(SET TASK):
Every line in the data below from the one containing "Reconstruct the object" down to the one containing "fixed_clearance = 0.03", both included, must be retyped exactly; no other line is to appear.

· · · · · · ·

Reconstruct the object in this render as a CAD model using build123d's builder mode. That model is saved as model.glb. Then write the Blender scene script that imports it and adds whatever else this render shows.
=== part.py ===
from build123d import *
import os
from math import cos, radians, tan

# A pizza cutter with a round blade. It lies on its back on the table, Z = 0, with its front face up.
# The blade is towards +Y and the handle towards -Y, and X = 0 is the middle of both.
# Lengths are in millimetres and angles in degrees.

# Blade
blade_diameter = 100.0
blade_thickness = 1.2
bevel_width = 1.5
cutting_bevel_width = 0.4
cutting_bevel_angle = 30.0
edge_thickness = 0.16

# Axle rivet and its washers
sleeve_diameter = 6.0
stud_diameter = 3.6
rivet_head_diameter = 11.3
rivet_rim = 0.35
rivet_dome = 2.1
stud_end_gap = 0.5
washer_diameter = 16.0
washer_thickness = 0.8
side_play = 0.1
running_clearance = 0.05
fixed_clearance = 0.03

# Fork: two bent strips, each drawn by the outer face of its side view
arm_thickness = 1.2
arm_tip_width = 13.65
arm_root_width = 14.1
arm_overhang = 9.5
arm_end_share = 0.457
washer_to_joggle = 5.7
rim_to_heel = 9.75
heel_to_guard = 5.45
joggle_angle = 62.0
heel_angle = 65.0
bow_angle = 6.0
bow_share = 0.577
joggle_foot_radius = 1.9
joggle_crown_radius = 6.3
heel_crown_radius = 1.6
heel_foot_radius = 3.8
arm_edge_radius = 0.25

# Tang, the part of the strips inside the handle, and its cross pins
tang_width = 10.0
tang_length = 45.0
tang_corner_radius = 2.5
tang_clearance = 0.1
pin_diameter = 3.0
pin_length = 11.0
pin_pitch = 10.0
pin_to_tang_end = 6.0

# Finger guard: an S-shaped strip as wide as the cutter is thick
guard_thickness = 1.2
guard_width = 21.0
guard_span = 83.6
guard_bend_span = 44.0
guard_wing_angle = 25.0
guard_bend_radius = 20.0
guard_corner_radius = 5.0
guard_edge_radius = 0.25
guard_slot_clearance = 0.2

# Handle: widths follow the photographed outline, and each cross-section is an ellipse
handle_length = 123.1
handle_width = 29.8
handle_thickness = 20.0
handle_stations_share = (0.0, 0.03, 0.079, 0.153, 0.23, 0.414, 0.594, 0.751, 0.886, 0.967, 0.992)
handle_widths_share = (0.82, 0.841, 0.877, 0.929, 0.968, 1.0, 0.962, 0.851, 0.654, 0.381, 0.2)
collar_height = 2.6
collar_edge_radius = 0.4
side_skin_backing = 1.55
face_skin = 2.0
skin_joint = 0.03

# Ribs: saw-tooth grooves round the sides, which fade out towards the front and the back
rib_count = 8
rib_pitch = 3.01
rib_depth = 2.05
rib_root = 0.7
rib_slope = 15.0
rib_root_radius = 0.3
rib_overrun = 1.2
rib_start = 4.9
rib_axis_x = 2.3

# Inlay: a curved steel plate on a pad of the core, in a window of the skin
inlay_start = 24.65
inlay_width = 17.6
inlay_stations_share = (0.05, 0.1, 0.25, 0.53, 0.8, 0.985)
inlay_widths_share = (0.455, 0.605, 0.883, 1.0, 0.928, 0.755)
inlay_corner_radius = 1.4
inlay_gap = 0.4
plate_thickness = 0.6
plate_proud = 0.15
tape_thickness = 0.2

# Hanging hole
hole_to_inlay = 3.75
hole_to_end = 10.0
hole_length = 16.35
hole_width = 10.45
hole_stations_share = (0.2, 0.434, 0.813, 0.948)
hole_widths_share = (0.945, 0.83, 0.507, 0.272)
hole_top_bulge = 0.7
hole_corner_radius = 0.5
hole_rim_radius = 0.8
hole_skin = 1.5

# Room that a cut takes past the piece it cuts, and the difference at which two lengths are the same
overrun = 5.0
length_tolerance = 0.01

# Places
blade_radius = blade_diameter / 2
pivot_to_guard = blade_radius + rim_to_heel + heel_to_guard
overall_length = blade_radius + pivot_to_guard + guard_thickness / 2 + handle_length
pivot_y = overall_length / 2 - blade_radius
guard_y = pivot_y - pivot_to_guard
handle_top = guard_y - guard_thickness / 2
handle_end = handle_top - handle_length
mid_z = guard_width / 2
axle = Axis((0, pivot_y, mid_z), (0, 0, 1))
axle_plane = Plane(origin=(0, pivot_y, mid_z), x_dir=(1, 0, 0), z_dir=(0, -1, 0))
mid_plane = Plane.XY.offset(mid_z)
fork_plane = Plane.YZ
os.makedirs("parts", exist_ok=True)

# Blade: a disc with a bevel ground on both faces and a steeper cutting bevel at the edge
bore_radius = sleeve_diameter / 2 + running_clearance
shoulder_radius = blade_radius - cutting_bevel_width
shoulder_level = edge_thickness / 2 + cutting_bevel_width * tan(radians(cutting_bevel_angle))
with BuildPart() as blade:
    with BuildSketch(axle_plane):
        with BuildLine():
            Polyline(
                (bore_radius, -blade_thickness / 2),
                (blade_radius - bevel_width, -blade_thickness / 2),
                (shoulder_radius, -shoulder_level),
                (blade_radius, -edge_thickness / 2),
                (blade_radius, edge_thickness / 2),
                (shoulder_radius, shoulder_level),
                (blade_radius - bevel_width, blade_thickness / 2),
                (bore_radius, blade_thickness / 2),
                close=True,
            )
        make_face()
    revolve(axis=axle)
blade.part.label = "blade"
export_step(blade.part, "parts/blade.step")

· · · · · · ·

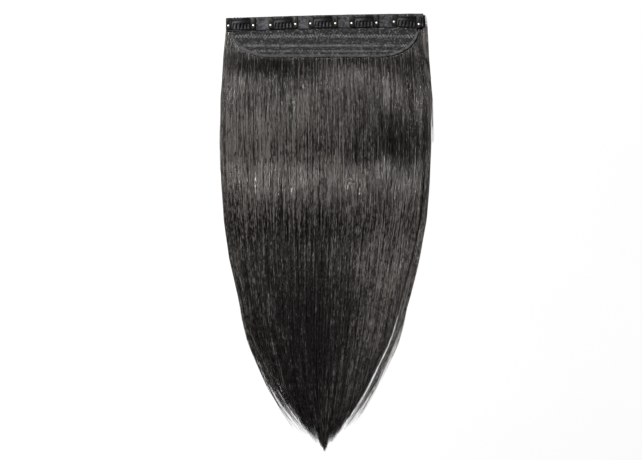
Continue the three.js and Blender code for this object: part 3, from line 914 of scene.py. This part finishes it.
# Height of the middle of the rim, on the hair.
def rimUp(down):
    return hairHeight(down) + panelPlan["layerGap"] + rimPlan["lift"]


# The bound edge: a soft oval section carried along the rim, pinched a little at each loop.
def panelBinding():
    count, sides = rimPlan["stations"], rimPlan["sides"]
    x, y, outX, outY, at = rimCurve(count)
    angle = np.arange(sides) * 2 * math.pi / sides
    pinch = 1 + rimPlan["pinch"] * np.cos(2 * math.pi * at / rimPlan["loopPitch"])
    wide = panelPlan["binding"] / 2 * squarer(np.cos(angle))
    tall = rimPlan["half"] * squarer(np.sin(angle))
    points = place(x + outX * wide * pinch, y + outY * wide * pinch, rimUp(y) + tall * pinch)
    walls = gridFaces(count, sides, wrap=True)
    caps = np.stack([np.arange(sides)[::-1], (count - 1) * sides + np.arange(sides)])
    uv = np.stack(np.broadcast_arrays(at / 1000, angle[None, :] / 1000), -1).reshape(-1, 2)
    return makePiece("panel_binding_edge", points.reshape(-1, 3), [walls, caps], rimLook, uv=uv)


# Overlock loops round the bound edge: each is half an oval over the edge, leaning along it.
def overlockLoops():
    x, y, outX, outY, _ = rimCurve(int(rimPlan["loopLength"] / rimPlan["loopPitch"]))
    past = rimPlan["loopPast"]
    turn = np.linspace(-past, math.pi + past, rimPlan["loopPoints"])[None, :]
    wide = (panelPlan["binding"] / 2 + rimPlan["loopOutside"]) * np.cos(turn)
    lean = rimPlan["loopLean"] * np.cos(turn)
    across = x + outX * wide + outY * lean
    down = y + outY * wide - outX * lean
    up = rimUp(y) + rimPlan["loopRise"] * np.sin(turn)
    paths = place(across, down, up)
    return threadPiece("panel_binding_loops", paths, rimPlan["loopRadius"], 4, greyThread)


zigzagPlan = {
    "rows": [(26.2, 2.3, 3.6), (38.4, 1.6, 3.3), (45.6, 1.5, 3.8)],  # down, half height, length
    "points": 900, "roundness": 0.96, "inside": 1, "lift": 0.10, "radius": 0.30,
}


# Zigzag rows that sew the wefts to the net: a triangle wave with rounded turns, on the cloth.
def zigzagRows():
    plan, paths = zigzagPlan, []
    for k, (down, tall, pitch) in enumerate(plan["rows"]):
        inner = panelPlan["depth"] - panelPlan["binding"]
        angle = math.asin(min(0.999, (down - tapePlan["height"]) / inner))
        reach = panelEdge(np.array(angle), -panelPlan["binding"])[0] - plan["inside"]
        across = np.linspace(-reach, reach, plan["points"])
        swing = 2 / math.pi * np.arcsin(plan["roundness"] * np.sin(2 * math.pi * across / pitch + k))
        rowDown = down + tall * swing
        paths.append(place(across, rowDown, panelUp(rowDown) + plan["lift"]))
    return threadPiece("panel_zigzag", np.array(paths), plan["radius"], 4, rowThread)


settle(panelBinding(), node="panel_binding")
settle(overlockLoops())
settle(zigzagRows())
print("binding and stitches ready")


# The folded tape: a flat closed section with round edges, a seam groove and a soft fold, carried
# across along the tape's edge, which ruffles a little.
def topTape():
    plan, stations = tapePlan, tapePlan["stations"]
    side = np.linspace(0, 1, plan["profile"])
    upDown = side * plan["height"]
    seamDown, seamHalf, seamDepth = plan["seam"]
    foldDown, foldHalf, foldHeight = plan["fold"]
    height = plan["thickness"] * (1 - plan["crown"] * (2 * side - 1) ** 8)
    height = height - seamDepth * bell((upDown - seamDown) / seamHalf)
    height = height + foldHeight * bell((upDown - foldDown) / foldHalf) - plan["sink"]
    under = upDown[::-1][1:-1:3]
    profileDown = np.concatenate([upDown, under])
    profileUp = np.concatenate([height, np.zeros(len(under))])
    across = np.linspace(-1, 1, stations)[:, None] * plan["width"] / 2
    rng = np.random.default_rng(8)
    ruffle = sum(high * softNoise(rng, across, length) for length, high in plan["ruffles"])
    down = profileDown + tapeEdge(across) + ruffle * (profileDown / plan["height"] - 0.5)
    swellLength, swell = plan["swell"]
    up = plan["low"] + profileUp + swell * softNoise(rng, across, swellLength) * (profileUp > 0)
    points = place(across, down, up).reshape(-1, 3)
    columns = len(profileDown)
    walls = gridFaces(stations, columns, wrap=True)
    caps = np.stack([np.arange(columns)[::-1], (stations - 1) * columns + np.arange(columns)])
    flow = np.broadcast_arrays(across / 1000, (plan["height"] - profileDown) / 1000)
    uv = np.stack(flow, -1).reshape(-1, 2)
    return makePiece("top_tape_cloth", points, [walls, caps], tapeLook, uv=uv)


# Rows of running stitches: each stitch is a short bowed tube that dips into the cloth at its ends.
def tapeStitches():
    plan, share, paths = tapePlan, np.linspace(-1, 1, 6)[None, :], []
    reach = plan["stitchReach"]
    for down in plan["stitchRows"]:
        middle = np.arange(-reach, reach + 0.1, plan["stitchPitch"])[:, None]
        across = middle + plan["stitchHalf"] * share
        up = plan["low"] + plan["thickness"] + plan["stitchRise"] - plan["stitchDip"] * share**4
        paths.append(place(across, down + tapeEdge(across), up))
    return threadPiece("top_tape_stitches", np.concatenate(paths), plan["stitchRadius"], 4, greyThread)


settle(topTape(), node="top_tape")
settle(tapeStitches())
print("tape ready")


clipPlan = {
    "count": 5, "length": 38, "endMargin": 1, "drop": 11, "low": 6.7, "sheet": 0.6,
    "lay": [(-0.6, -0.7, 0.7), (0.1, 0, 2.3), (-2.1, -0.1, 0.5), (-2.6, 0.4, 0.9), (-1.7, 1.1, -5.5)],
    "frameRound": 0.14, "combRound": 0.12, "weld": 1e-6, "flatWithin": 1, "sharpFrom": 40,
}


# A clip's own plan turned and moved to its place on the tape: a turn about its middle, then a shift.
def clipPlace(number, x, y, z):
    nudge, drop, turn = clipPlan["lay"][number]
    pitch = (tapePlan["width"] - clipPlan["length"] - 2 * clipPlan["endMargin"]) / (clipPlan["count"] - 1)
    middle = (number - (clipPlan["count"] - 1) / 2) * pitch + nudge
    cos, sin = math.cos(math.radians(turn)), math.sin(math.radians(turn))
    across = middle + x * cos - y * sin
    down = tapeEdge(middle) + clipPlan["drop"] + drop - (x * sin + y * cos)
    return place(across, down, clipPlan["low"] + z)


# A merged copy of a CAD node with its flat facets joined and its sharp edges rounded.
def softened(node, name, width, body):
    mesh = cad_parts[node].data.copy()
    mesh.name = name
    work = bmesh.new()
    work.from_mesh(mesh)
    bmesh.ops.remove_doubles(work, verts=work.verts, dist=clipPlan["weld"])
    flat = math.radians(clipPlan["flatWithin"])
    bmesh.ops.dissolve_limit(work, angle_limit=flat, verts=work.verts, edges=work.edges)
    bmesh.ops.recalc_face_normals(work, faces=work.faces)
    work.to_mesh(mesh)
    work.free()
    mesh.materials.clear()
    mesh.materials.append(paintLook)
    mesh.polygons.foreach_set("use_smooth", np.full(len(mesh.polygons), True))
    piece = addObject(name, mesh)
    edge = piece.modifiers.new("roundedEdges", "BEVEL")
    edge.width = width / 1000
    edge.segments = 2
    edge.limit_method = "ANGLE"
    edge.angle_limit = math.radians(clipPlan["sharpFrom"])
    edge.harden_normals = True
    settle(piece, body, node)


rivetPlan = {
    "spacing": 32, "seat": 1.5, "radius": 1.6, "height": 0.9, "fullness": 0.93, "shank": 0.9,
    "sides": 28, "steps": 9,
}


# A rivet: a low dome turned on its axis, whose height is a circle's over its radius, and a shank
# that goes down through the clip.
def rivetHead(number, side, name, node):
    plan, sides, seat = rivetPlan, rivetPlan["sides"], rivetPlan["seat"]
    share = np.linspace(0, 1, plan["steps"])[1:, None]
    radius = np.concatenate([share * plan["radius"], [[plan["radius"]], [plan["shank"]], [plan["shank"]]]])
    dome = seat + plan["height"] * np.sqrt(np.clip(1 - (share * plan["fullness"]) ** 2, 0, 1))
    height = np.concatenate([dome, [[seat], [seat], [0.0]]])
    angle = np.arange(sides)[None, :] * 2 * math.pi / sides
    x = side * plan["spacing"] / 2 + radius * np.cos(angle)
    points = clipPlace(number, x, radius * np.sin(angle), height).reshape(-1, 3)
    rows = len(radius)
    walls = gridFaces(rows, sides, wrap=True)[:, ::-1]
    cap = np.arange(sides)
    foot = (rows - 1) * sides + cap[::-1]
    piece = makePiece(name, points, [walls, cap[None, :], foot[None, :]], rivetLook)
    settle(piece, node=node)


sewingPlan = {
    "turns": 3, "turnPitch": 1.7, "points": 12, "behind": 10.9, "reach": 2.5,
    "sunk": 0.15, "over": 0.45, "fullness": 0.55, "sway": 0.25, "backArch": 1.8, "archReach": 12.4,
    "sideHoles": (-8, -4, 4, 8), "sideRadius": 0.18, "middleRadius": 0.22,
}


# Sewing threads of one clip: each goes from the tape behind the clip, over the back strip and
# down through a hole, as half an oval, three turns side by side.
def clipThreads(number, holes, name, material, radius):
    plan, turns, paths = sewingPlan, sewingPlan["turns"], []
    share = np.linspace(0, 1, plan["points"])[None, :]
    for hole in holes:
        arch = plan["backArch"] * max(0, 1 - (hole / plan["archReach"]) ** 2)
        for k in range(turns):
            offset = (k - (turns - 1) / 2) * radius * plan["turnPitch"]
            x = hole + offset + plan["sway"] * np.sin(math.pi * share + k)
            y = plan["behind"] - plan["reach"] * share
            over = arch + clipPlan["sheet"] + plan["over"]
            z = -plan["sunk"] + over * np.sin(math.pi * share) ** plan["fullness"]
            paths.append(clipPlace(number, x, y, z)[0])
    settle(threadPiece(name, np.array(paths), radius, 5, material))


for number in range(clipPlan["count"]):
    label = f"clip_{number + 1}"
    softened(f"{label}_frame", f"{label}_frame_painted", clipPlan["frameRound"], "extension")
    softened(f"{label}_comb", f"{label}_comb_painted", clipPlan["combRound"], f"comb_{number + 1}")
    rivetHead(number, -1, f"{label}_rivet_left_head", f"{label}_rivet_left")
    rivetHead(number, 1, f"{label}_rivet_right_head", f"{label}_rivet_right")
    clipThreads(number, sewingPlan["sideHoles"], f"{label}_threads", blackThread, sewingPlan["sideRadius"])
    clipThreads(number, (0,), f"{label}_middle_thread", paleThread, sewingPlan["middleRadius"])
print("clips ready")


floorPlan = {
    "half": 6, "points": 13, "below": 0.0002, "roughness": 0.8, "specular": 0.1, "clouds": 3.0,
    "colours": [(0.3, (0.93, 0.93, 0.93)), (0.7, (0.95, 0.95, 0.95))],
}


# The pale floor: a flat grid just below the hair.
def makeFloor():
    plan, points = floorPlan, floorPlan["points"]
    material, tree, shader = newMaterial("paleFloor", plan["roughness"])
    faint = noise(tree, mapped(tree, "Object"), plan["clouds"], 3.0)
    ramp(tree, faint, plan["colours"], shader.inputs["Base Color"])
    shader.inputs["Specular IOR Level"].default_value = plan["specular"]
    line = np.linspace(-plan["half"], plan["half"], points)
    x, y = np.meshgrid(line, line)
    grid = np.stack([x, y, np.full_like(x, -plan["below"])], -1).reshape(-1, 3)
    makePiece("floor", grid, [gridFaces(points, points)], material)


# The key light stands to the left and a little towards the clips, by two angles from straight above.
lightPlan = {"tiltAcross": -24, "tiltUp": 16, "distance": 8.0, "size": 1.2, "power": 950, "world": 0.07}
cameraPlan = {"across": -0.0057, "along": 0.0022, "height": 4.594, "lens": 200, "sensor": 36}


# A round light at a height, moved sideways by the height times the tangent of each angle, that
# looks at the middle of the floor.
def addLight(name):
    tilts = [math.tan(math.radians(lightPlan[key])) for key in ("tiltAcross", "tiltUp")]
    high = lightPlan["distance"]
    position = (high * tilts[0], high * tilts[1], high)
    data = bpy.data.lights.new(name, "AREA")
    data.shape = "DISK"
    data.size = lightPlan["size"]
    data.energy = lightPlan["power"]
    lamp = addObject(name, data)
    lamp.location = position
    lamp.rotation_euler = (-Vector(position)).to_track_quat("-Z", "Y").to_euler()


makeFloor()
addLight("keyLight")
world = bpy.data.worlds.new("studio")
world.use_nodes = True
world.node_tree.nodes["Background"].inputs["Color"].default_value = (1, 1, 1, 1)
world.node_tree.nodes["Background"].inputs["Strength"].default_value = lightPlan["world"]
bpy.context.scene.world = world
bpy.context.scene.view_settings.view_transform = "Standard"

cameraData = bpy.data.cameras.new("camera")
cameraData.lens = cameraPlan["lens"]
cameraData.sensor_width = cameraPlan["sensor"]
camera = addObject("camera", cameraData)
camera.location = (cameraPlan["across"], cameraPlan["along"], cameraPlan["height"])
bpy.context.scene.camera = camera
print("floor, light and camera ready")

· · · · · · ·

(WRITTEN ANSWER):
Reconstruct the object in this render as a CAD model using build123d's builder mode. That model is saved as model.glb. Then write the Blender scene script that imports it and adds whatever else this render shows.
=== part.py ===
from build123d import *
import os
from math import cos, radians, tan

# A pizza cutter with a round blade. It lies on its back on the table, Z = 0, with its front face up.
# The blade is towards +Y and the handle towards -Y, and X = 0 is the middle of both.
# Lengths are in millimetres and angles in degrees.

# Blade
blade_diameter = 100.0
blade_thickness = 1.2
bevel_width = 1.5
cutting_bevel_width = 0.4
cutting_bevel_angle = 30.0
edge_thickness = 0.16

# Axle rivet and its washers
sleeve_diameter = 6.0
stud_diameter = 3.6
rivet_head_diameter = 11.3
rivet_rim = 0.35
rivet_dome = 2.1
stud_end_gap = 0.5
washer_diameter = 16.0
washer_thickness = 0.8
side_play = 0.1
running_clearance = 0.05
fixed_clearance = 0.03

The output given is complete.